Exports remain an important outlet but are set to soften. Corn exports are projected to fall about 22% to 1.8 MMT in MY 2026/27, from 2.3 MMT in the current season, as Zimbabwe and Zambia recover part of their own production and reduce structural import needs. South Africa will still supply white corn to neighbouring countries and yellow corn to Asian buyers such as Taiwan, Japan, South Korea and Vietnam, but volumes will be lower than in the previous marketing year.

Weather-wise, the key production regions experienced a four-week dry spell from mid-January that stressed crops in the eastern Free State and Mpumalanga. Subsequent widespread rains from mid-February allowed partial recovery, preserving a generally solid yield outlook. Local commentary into March points to continued episodes of rain and relatively mild temperatures in central and eastern South Africa, consistent with a moisture-supportive late-season profile rather than a renewed drought threat.

📉 Macro & Cross-Commodity Links

Macroeconomic conditions are a drag on domestic consumption growth. With GDP expanding only about 1% in 2025 and projected to stay below 1.5% through 2027, household purchasing power is constrained and feed users remain sensitive to cost volatility. Unemployment above 30% limits upside in food and feed demand even as lower maize prices could, in theory, encourage higher usage.

Within the broader grains and oilseeds complex, wheat and soybeans subtly shape corn’s prospects. Wheat remains structurally import-dependent, and recent reductions in import duties ease flour millers’ cost base but do little to alter corn demand. By contrast, soybean expansion continues to compete for area in some zones, preventing strong corn acreage growth even at times of supportive margins. Rapeseed’s record area likewise signals ongoing crop diversification, which could cap corn’s share of total field crops over the medium term.

📆 30–90 Day Outlook

Over the next one to three months, the domestic corn market is likely to remain under pressure. Large carry-over stocks, a still-strong MY 2025/26 crop above 16 MMT and expectations of another comfortable harvest in 2026/27 all argue for prices staying near export parity. Any early frost risk in April could trim late plantings and marginally tighten the balance sheet, but from a high starting point of stocks, so the impact on price levels would likely be limited and short-lived.

External markets do not currently provide a strong bullish catalyst either. European and Black Sea origin corn prices in EUR terms are low enough to limit any sharp rebound in South African values, while improved supply prospects in neighbouring exporters reduce the likelihood of a sudden spike in regional demand. Overall, conditions remain buyer-friendly, particularly for feed mills, starch and ethanol producers that can lock in attractive raw material costs.

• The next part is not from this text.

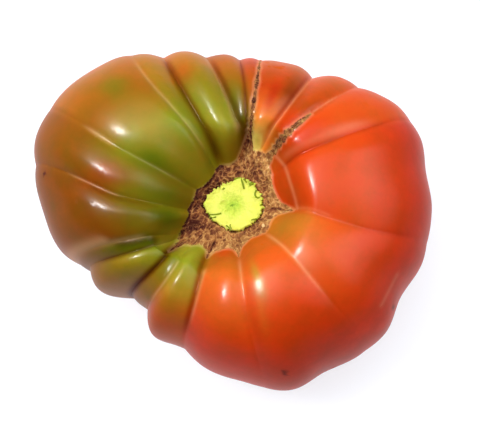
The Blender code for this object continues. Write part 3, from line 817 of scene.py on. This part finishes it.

🧭 Trading Outlook & Strategy

  • For importers & processors: Use the current export-parity environment to extend coverage modestly into the new marketing year, especially for white maize where prices have corrected hardest. Consider layering purchases rather than front-loading, as fundamental pressure may persist.
  • For producers: Manage downside risk through incremental hedging on local futures when brief weather or logistics scares lift prices above export parity. Focus on cost control and yield optimisation rather than acreage expansion, given limited scope for a structural price recovery in 2026/27.
  • For regional buyers (Zimbabwe, Zambia, SADC): Monitor local harvest outcomes closely. With South Africa still carrying ample stocks, use any temporary congestion or freight tightness to negotiate favourable basis levels for white and yellow corn deliveries.
  • For European and Asian buyers: Compare South African yellow corn offers in EUR with Black Sea and French origins; given ample South African supplies and softer export demand, there is room for competitive pricing, especially on flexible shipment windows.

📍 3-Day Directional Price Indication (EUR)

Over the coming three trading days, no major weather or policy shocks are visible for South Africa, and international corn benchmarks remain range-bound. In EUR terms, this suggests:

  • South African export-parity equivalent white and yellow corn: broadly sideways to slightly weaker, tracking global values and local stock pressure.
  • French yellow corn FOB Paris (~EUR 0.22/kg): stable within a narrow band, limited by comfortable EU and Black Sea supplies.
  • Ukrainian corn FOB/FCA Odesa (EUR 0.18–0.24/kg): modest downside risk if logistics flows remain smooth and global demand stays subdued.